** GOAL **
Reproduce only the lines that run from the line with "points = [vertex.co" to the last line of the material, both ends included, exactly as they appear.

** AVAILABLE DATA **
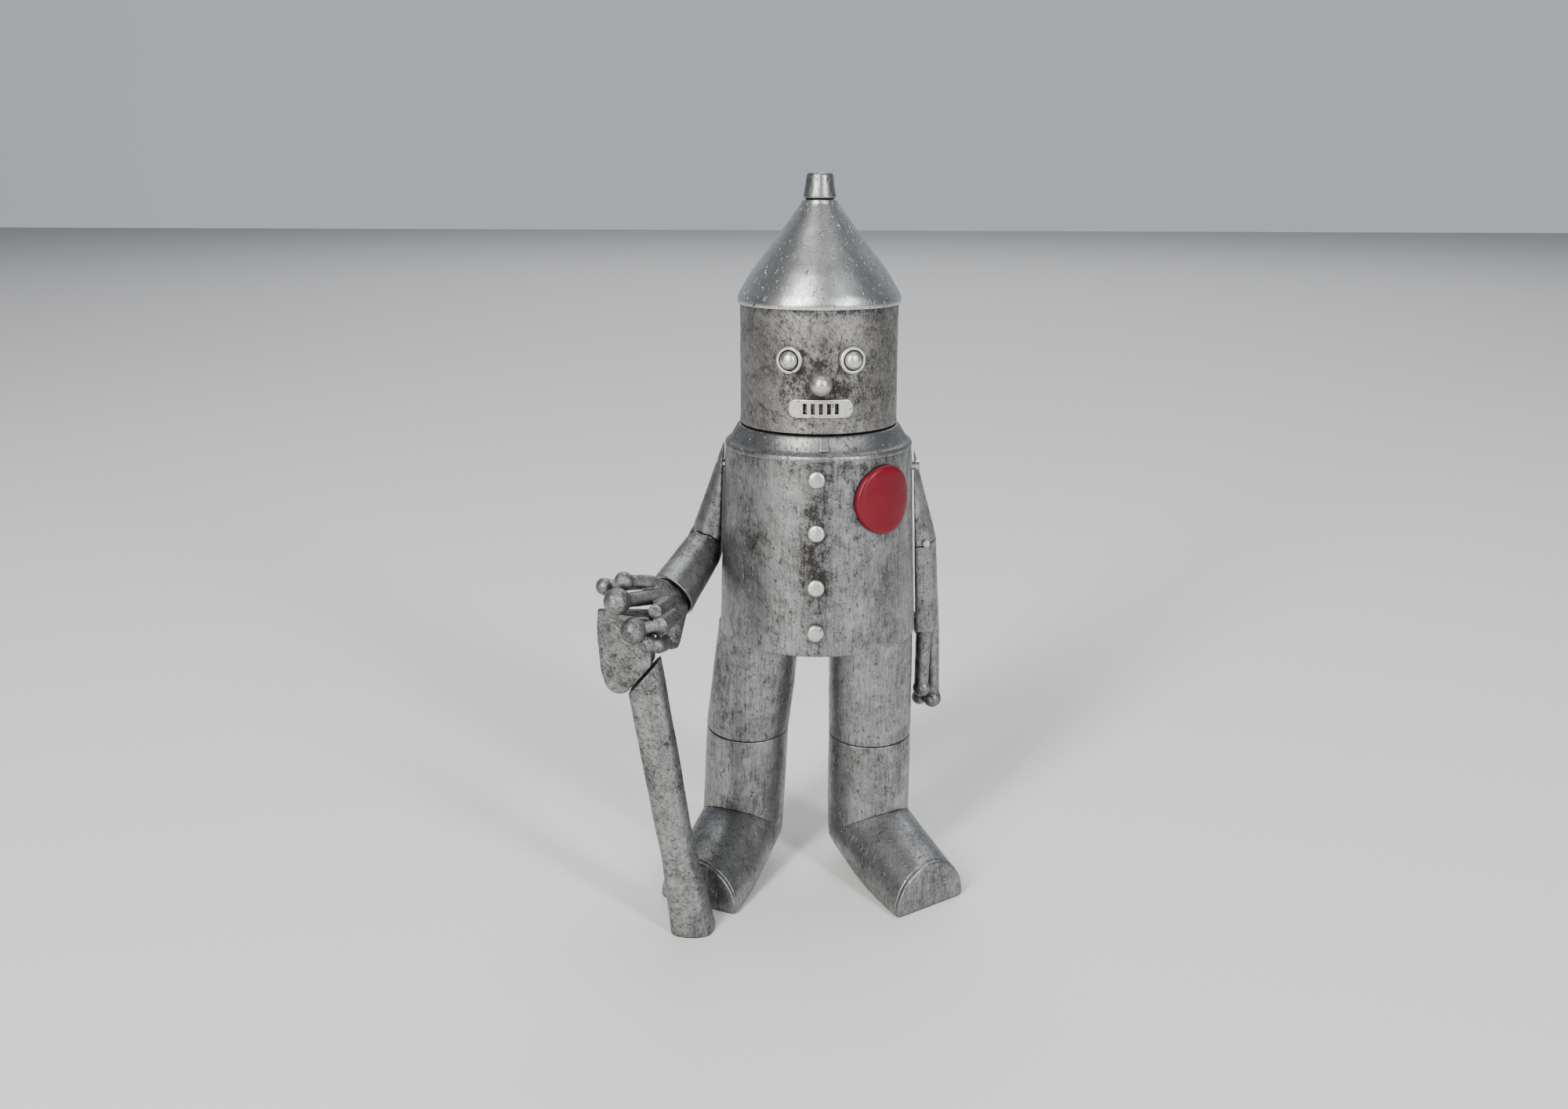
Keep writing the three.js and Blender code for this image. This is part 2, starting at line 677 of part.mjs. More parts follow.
// Centres of the train, each at its meshing distance and angle from the one before.
function trainCentres() {
  const { great, second, third, fan } = MOVEMENT;
  const step = (from, angle, distance) => ({
    x: from.x + distance * Math.cos(angle),
    z: from.z + distance * Math.sin(angle),
  });
  const secondAt = step(great, second.angle, pitchRadius(great.teeth) + pitchRadius(second.pinion));
  const thirdAt = step(secondAt, third.angle, pitchRadius(second.teeth) + pitchRadius(third.pinion));
  const fanAt = step(thirdAt, fan.angle, pitchRadius(third.teeth) + pitchRadius(fan.pinion));
  return { secondAt, thirdAt, fanAt };
}

// A pinion that meshes with a wheel lying at an angle from it has a gap facing that wheel.
const gapFacing = (angle, teeth) => angle + Math.PI + Math.PI / teeth;

function greatWheel() {
  const { great, second } = MOVEMENT;
  const startAngle = second.angle;
  const wheel = toothedWheel({ teeth: great.teeth, startAngle, frontY: -1.2, backY: 0, bore: 2.3 });
  return less(wheel, yBar(CLICK.pivot.x, CLICK.pivot.z, 1.1, -3, 1));
}

function secondWheel() {
  const { second, third } = MOVEMENT;
  const startAngle = gapFacing(second.angle, second.pinion);
  return union(
    toothedWheel({ teeth: second.teeth, startAngle: third.angle, frontY: -5.4, backY: -4.4 }),
    toothedWheel({ teeth: second.pinion, startAngle, frontY: -4.6, backY: 0.8 }),
    yBar(0, 0, 0.9, -11.9, MOVEMENT.plateY + 0.8),
  );
}

function thirdWheel() {
  const { third, fan } = MOVEMENT;
  const startAngle = gapFacing(third.angle, third.pinion);
  return union(
    toothedWheel({ teeth: third.teeth, startAngle: fan.angle, frontY: 4, backY: 5 }),
    toothedWheel({ teeth: third.pinion, startAngle, frontY: -6.4, backY: -3.4 }),
    yBar(0, 0, 0.8, -MOVEMENT.plateY - 0.8, MOVEMENT.plateY + 0.8),
  );
}

function fanPinion() {
  const { fan } = MOVEMENT;
  const startAngle = gapFacing(fan.angle, fan.pinion);
  return union(
    toothedWheel({ teeth: fan.pinion, startAngle, frontY: 3, backY: 6 }),
    yBar(0, 0, 0.7, -MOVEMENT.plateY - 0.8, MOVEMENT.plateY + 0.8),
  );
}

// Two flat air vanes on a sleeve.
function fanVanes() {
  const sleeve = yBar(0, 0, 1.6, -7, 1.4).subtract(yBar(0, 0, 1, -8, 2));
  const right = block(V(-4.6, -7, -0.3), V(-1.4, 1.4, 0.3));
  const left = block(V(1.4, -7, -0.3), V(4.6, 1.4, 0.3));
  return union(sleeve, left, right);
}


// Saw teeth on the winding arbor, centred on the arbor.
function ratchetWheel() {
  const shape = new THREE.Shape();
  for (let i = 0; i < RATCHET.teeth; i++) {
    const start = ((i + 0.85) * 2 * Math.PI) / RATCHET.teeth;
    const end = ((i + 1.75) * 2 * Math.PI) / RATCHET.teeth;
    if (i === 0) shape.moveTo(RATCHET.root * Math.cos(start), RATCHET.root * Math.sin(start));
    else shape.lineTo(RATCHET.root * Math.cos(start), RATCHET.root * Math.sin(start));
    shape.lineTo(RATCHET.tip * Math.cos(end), RATCHET.tip * Math.sin(end));
  }
  return slab(shape, RATCHET.frontY, RATCHET.backY).subtract(yBar(0, 0, 2.2, -5, 5));
}

// The click: a short pawl with its pivot pin in the great wheel.
function click() {
  const { pivot, tip } = CLICK;
  const along = new THREE.Vector2(tip.x - pivot.x, tip.z - pivot.z).normalize();
  const across = new THREE.Vector2(-along.y, along.x);
  const corner = (x, z, side, forward = 0) => [
    x + across.x * side + along.x * forward,
    z + across.y * side + along.y * forward,
  ];
  const outline = [
    corner(pivot.x, pivot.z, -1.3, -0.8),
    corner(pivot.x, pivot.z, 1.3, -0.8),
    corner(tip.x, tip.z, 0.3, -0.6),
    corner(tip.x, tip.z, -0.3, -0.6),
  ];
  outline.reverse();
  return slab(outline, RATCHET.frontY, RATCHET.backY).add(yBar(pivot.x, pivot.z, 0.8, -1.9, -0.1, 12));
}

// The mainspring: a flat ribbon wound in a spiral, as a strip between two spirals.
function mainspring() {
  const [turns, innerR, outerR, ribbon, steps] = [4.5, 3.2, 12.2, 0.5, 18];
  const count = turns * steps;
  const point = (i, offset) => {
    const angle = (2 * Math.PI * i) / steps;
    const r = innerR + ((outerR - innerR) * i) / count + offset;
    return [r * Math.cos(angle), r * Math.sin(angle)];
  };
  const outline = [];
  for (let i = 0; i <= count; i++) outline.push(point(i, ribbon / 2));
  for (let i = count; i >= 0; i--) outline.push(point(i, -ribbon / 2));
  return slab(outline, 1.6, 7);
}

function windingArbor() {
  return yBar(0, 0, 1.9, -MOVEMENT.plateY - 1.6, 43.5);
}

// The winding key: a sleeve with two flat round ears.
function windingKey() {
  const sleeve = yBar(0, 0, 3.3, 34, 42.5, 16);
  const ears = [-1, 1].map((side) => ({ x: side * 7.4, y: 43.2 }));
  const earDisc = ({ x, y }, radius, half) => bar(V(x, y, -half), V(x, y, half), radius, 20);
  const web = block(V(-7, 39.4, -0.9), V(7, 46.4, 0.9));
  const shape = union(sleeve, web, ...ears.map((ear) => earDisc(ear, 6.2, 0.9)));
  return less(shape, yBar(0, 0, 2.2, 30, 44.4), ...ears.map((ear) => earDisc(ear, 2.8, 2)));
}

function plate(side) {
  const { plateY, plateThickness, plateHalfWidth, plateBottomZ, plateTopZ, pillars } = MOVEMENT;
  const outline = roundedRectangle(plateHalfWidth, plateBottomZ, plateTopZ, 3);
  const [frontY, backY] = side < 0 ? [-plateY - plateThickness, -plateY] : [plateY, plateY + plateThickness];
  const { secondAt, thirdAt, fanAt } = trainCentres();
  const hole = (centre, radius) => yBar(centre.x, centre.z, radius, -20, 20);
  const holes = [
    hole(MOVEMENT.great, 1.9 + GAP),
    hole(secondAt, 0.9 + GAP),
    hole(thirdAt, 0.8 + GAP),
    hole(fanAt, 0.7 + GAP),
    ...pillars.map((pillar) => hole(pillar, 0.9 + GAP)),
  ];
  if (side > 0) holes.push(...[-1, 1].map((s) => yBar(s * SCREW.x, SCREW.z, SCREW.radius + GAP, 0, 20)));
  return less(slab(outline, frontY, backY), ...holes);
}

// A pillar between the plates, with a thin stub through each.
function pillar({ x, z }) {
  const { plateY, plateThickness } = MOVEMENT;
  const shoulder = plateY - GAP;
  const end = plateY + plateThickness + 0.6;
  return union(yBar(x, z, 1.7, -shoulder, shoulder, 16), yBar(x, z, 0.9, -end, end, 16));
}


// A long screw from the back of the casing into the back plate.
function caseScrew(side) {
  const headY = 28.7;
  const shank = yBar(side * SCREW.x, SCREW.z, SCREW.radius, 8.6, headY + 0.5, 16);
  const head = yBar(side * SCREW.x, SCREW.z, 2.6, headY, headY + 1.6, 24);
  const slot = block(
    V(side * SCREW.x - 3, headY + 0.9, SCREW.z - 0.35),
    V(side * SCREW.x + 3, headY + 2, SCREW.z + 0.35),
  );
  return union(shank, head).subtract(slot);
}

// A disc on the front end of the second arbor, with an offset pin that faces the head's lever.
function crankDisc() {
  const disc = yBar(0, 0, CRANK.discR, -11.6, -10.6, 28).subtract(yBar(0, 0, 0.9 + GAP, -13, -9));
  return disc.add(yBar(0, -CRANK.radius, CRANK.pinR, -12.6, -11.4, 12));
}

function neckShaft() {
  const collarZ = HEAD.bottomZ + 1.8 + GAP;
  return turned(
    [
      [0, 139.2],
      [1.6, 139.2],
      [1.6, collarZ],
      [3, collarZ],
      [3, collarZ + 1.5],
      [1.6, collarZ + 1.5],
      [1.6, collarZ + 3],
      [0, collarZ + 3],
    ],
    12,
  );
}

// A bent lever on the neck shaft: it reaches forward over the movement and hangs down as a fork.
function turnLever() {
  const top = 140.8;
  const hub = turned(ringProfile(1.9, 4, top - 1.2, top), 24);
  const arm = block(V(-2.4, -15.2, top - 1.2), V(2.4, -2.6, top));
  const leg = block(V(-3.4, -15.2, 116.5), V(3.4, -14.2, top));
  const slot = block(V(-1.1, -20, 115), V(1.1, -10, 131));
  return union(hub, arm, leg.subtract(slot));
}

const neckBush = () =>
  turned(
    [
      [1.9, 152.6],
      [3.3, 152.6],
      [3.3, COLLAR.flatZ + GAP],
      [5.4, COLLAR.flatZ + GAP],
      [5.4, HEAD.bottomZ + 0.4],
      [1.9, HEAD.bottomZ + 0.4],
      [1.9, 152.6],
    ],
    20,
  );

const keyBush = () =>
  turnedAlong(
    V(0, 0, BODY.keyZ),
    V(0, 1, 0),
    [
      [2.2, 29],
      [3.2, 29],
      [3.2, 31.1],
      [5.2, 31.1],
      [5.2, 32.6],
      [4.6, 33.2],
      [2.2, 33.2],
      [2.2, 29],
    ],
    20,
  );

// ---------------------------------------------------------------- assembly
const figure = new THREE.Group();
const casing = new THREE.Group();
const head = new THREE.Group();
const movement = new THREE.Group();
const limbs = new THREE.Group();
figure.add(casing, head, movement, limbs);
head.rotation.z = HEAD.turn;

const shells = bodyShells();
addPart(casing, "torso_front", shells.front, antiqueTin);
addPart(casing, "torso_back", shells.back, antiqueTin);
addPart(casing, "shoulder_collar", collar(), antiqueTin);
addPart(casing, "torso_base", bodyBase(), antiqueTin);
addPart(casing, "chest_badge", badge(), redEnamel);
BUTTONS.z.forEach((z, i) => {
  const button = turnedAlong(V(0, 0, 0), V(0, -1, 0), rivetProfile(BUTTONS.radius, 1.5, 1, 3), 12);
  const mesh = addPart(casing, `coat_button_${i + 1}`, button, antiqueTin);
  mesh.position.set(BUTTONS.x, -bodyRadius(z) - GAP, z);
});
addPart(casing, "key_bush", keyBush(), brass);
addPart(casing, "neck_bush", neckBush(), brass);

const eyeAngle = Math.asin(FACE.eyeX / HEAD.radius);
addPart(head, "head_shell", headShell(), antiqueTin);
addPart(head, "head_floor", headFloor(), antiqueTin);
addPart(head, "cap_cone", capCone(), antiqueTin);
addPart(head, "cap_spout", capSpout(), antiqueTin);
addPart(head, "eye_right", onHead(-eyeAngle, FACE.eyeZ, eyeProfile), antiqueTin);
addPart(head, "eye_left", onHead(eyeAngle, FACE.eyeZ, eyeProfile), antiqueTin);
addPart(head, "nose", onHead(0, FACE.noseZ, noseProfile), antiqueTin);
addPart(head, "mouth_plate", mouthPlate(), antiqueTin);
addPart(head, "neck_shaft", neckShaft(), steel);
const lever = addPart(head, "turn_lever", turnLever(), steel);
lever.rotation.z = -HEAD.turn;

for (const [side, shape] of Object.entries(LEGS)) {
  const made = leg(shape);
  addPart(limbs, `thigh_${side}`, made.thigh, antiqueTin);
  addPart(limbs, `shin_${side}`, made.shin, antiqueTin);
  addPart(limbs, `foot_${side}`, made.foot, antiqueTin);
  addPart(limbs, `toe_cap_${side}`, made.toeCap, antiqueTin);
}
for (const [side, shape] of Object.entries(ARMS)) {
  const { upper, fore } = armTubes(shape);
  addPart(limbs, `upper_arm_${side}`, upper, antiqueTin);
  addPart(limbs, `forearm_${side}`, fore, antiqueTin);
  addPart(limbs, `shoulder_axle_${side}`, shoulderAxle(shape.side), steel);
  addPart(limbs, `elbow_pin_${side}`, elbowPin(shape), antiqueTin);
}
addPart(limbs, "hand_right", rightHand(), antiqueTin);
addPart(limbs, "hand_left", leftHand(), antiqueTin);
addPart(limbs, "axe_head", axeHead(), antiqueTin);
addPart(limbs, "axe_shaft", axeShaft(), antiqueTin);

const { secondAt, thirdAt, fanAt } = trainCentres();
addPart(movement, "front_plate", plate(-1), brass);
addPart(movement, "back_plate", plate(1), brass);
MOVEMENT.pillars.forEach((place, i) => addPart(movement, `plate_pillar_${i + 1}`, pillar(place), steel));
addPart(movement, "case_screw_right", caseScrew(-1), steel);
addPart(movement, "case_screw_left", caseScrew(1), steel);
addPart(movement, "crank_disc", crankDisc(), steel).position.set(secondAt.x, 0, secondAt.z);
addPart(movement, "second_wheel", secondWheel(), brass).position.set(secondAt.x, 0, secondAt.z);
addPart(movement, "third_wheel", thirdWheel(), brass).position.set(thirdAt.x, 0, thirdAt.z);
addPart(movement, "fan_pinion", fanPinion(), steel).position.set(fanAt.x, 0, fanAt.z);
addPart(movement, "fan_vanes", fanVanes(), brass).position.set(fanAt.x, 0, fanAt.z);
const barrelGroup = new THREE.Group();
barrelGroup.position.set(MOVEMENT.great.x, 0, MOVEMENT.great.z);
movement.add(barrelGroup);
addPart(barrelGroup, "great_wheel", greatWheel(), brass);
addPart(barrelGroup, "ratchet_wheel", ratchetWheel(), steel);
addPart(barrelGroup, "ratchet_click", click(), steel);
addPart(barrelGroup, "mainspring", mainspring(), blueSpring);
addPart(barrelGroup, "winding_arbor", windingArbor(), steel);
addPart(barrelGroup, "winding_key", windingKey(), antiqueTin);

// The part's origin is on the floor, under the middle of its outline.
const outline = new THREE.Box3().setFromObject(figure);
figure.position.set(-(outline.min.x + outline.max.x) / 2, -(outline.min.y + outline.max.y) / 2, 0);

export default figure;
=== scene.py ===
"""Looks of a standing wind-up tin figure with a cone cap and a short axe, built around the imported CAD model.

Lengths are in millimetres in the figure's own axes: the neck's axis is at x = 0 and y = 0, the floor is z = 0,
+Z is up and the figure faces -Y. placed() turns them into metres in the frame's axes.
"""

import json

import math

import bmesh
import bpy
import numpy as np
from mathutils import Matrix, Vector, noise


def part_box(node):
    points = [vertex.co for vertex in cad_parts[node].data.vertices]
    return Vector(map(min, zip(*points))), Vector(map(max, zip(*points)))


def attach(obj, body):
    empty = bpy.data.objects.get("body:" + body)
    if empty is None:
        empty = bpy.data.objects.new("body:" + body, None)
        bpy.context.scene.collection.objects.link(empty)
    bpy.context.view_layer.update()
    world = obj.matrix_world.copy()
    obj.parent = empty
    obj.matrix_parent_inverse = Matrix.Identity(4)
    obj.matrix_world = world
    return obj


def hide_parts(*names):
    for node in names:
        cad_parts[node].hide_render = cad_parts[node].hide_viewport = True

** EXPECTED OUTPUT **
    points = [vertex.co for vertex in cad_parts[node].data.vertices]
    return Vector(map(min, zip(*points))), Vector(map(max, zip(*points)))


def attach(obj, body):
    empty = bpy.data.objects.get("body:" + body)
    if empty is None:
        empty = bpy.data.objects.new("body:" + body, None)
        bpy.context.scene.collection.objects.link(empty)
    bpy.context.view_layer.update()
    world = obj.matrix_world.copy()
    obj.parent = empty
    obj.matrix_parent_inverse = Matrix.Identity(4)
    obj.matrix_world = world
    return obj


def hide_parts(*names):
    for node in names:
        cad_parts[node].hide_render = cad_parts[node].hide_viewport = True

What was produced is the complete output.